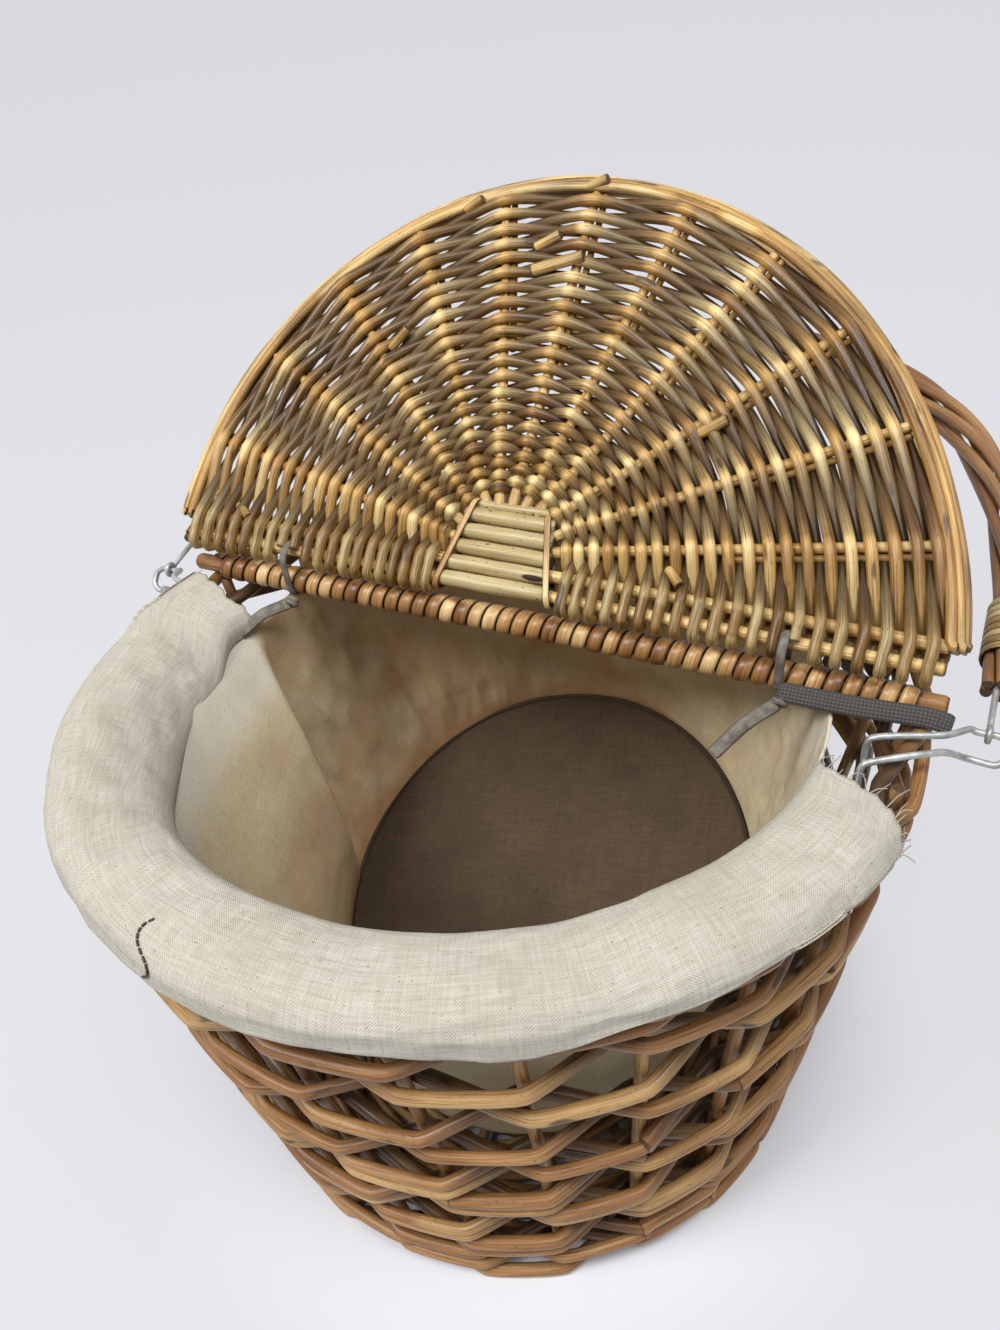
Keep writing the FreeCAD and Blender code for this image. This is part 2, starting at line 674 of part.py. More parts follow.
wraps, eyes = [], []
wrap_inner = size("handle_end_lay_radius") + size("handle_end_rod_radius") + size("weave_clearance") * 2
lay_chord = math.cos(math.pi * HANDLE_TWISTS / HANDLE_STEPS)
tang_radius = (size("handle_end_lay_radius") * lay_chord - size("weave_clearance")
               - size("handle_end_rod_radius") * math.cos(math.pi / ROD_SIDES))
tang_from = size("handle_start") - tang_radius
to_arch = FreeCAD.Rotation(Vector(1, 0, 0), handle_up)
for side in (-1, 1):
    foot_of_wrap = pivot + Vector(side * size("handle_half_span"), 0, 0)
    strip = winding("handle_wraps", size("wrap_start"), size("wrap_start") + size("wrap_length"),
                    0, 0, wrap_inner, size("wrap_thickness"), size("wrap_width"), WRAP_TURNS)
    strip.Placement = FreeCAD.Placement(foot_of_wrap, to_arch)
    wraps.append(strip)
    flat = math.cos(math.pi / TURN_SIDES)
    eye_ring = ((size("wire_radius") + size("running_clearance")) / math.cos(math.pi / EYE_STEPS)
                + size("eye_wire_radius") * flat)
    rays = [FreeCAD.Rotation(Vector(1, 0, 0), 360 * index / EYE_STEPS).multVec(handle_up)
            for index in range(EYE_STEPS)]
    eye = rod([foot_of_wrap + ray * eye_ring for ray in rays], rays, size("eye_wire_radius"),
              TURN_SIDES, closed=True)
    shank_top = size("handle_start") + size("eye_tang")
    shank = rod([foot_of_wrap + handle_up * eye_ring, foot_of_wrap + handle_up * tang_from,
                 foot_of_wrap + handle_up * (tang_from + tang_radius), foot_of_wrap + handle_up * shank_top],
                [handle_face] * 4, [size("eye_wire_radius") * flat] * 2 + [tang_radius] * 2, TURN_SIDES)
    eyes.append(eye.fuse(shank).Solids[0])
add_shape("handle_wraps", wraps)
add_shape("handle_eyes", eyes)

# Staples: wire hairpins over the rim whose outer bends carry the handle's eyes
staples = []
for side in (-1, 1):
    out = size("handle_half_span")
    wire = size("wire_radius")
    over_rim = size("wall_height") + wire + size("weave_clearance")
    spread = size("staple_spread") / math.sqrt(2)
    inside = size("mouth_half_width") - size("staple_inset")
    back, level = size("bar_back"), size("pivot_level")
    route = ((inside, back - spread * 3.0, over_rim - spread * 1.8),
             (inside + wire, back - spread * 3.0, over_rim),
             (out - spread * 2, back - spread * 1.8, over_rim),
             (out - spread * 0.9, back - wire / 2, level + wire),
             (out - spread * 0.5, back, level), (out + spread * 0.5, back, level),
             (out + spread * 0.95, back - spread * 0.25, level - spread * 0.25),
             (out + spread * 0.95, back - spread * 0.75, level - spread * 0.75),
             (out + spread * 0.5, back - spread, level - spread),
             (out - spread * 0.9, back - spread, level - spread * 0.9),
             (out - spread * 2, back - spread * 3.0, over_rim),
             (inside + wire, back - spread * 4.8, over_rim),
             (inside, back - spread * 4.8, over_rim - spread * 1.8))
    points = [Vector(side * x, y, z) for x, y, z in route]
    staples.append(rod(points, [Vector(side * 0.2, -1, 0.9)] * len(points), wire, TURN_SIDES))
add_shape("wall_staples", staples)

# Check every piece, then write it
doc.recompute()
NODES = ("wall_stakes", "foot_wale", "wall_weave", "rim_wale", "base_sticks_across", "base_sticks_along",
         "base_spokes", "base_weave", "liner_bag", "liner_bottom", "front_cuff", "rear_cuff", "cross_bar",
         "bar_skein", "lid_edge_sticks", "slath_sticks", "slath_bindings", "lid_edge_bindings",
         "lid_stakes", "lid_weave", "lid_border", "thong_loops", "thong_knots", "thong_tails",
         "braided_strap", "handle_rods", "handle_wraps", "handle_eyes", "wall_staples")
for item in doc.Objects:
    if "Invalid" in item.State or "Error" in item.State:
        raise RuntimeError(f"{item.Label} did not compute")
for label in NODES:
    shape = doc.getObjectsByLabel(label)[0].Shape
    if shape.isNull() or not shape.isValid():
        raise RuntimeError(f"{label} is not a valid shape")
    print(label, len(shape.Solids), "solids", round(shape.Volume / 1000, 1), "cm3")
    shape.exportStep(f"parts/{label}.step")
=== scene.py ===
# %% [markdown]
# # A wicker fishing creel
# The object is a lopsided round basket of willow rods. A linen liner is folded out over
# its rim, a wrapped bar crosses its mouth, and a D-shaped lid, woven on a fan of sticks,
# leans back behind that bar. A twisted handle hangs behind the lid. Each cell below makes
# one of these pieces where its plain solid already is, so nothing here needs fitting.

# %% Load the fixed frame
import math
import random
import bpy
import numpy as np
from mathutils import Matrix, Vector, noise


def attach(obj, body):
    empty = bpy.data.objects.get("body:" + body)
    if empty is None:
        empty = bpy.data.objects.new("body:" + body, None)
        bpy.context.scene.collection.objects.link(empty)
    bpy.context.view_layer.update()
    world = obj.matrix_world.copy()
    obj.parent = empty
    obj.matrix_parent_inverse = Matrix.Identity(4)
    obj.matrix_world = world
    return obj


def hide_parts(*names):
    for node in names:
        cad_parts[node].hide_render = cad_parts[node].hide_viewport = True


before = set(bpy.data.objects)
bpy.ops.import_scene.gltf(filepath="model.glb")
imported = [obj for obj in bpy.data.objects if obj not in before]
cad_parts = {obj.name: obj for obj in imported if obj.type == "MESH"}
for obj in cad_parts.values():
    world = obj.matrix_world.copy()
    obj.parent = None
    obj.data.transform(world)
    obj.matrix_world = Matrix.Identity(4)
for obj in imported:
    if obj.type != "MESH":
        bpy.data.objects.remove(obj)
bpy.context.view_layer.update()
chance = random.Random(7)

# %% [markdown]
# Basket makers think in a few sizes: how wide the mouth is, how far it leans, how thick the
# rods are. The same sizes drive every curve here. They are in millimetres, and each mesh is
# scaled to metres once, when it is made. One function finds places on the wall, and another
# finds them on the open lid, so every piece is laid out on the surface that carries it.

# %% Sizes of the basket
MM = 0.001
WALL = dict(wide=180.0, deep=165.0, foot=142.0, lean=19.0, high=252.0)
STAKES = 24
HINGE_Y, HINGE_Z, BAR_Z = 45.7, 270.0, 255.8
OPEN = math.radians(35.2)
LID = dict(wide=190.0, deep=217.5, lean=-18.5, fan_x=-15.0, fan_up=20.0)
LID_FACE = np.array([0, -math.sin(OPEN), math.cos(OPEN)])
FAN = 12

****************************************

WRITTEN TASK.
Everything from the line that contains "# Check every piece, then write it" to the line that contains "bpy.context.scene.collection.objects.link(empty)" must be transcribed exactly, both end lines included.

ANSWER FOR THE TASK.
# Check every piece, then write it
doc.recompute()
NODES = ("wall_stakes", "foot_wale", "wall_weave", "rim_wale", "base_sticks_across", "base_sticks_along",
         "base_spokes", "base_weave", "liner_bag", "liner_bottom", "front_cuff", "rear_cuff", "cross_bar",
         "bar_skein", "lid_edge_sticks", "slath_sticks", "slath_bindings", "lid_edge_bindings",
         "lid_stakes", "lid_weave", "lid_border", "thong_loops", "thong_knots", "thong_tails",
         "braided_strap", "handle_rods", "handle_wraps", "handle_eyes", "wall_staples")
for item in doc.Objects:
    if "Invalid" in item.State or "Error" in item.State:
        raise RuntimeError(f"{item.Label} did not compute")
for label in NODES:
    shape = doc.getObjectsByLabel(label)[0].Shape
    if shape.isNull() or not shape.isValid():
        raise RuntimeError(f"{label} is not a valid shape")
    print(label, len(shape.Solids), "solids", round(shape.Volume / 1000, 1), "cm3")
    shape.exportStep(f"parts/{label}.step")
=== scene.py ===
# %% [markdown]
# # A wicker fishing creel
# The object is a lopsided round basket of willow rods. A linen liner is folded out over
# its rim, a wrapped bar crosses its mouth, and a D-shaped lid, woven on a fan of sticks,
# leans back behind that bar. A twisted handle hangs behind the lid. Each cell below makes
# one of these pieces where its plain solid already is, so nothing here needs fitting.

# %% Load the fixed frame
import math
import random
import bpy
import numpy as np
from mathutils import Matrix, Vector, noise


def attach(obj, body):
    empty = bpy.data.objects.get("body:" + body)
    if empty is None:
        empty = bpy.data.objects.new("body:" + body, None)
        bpy.context.scene.collection.objects.link(empty)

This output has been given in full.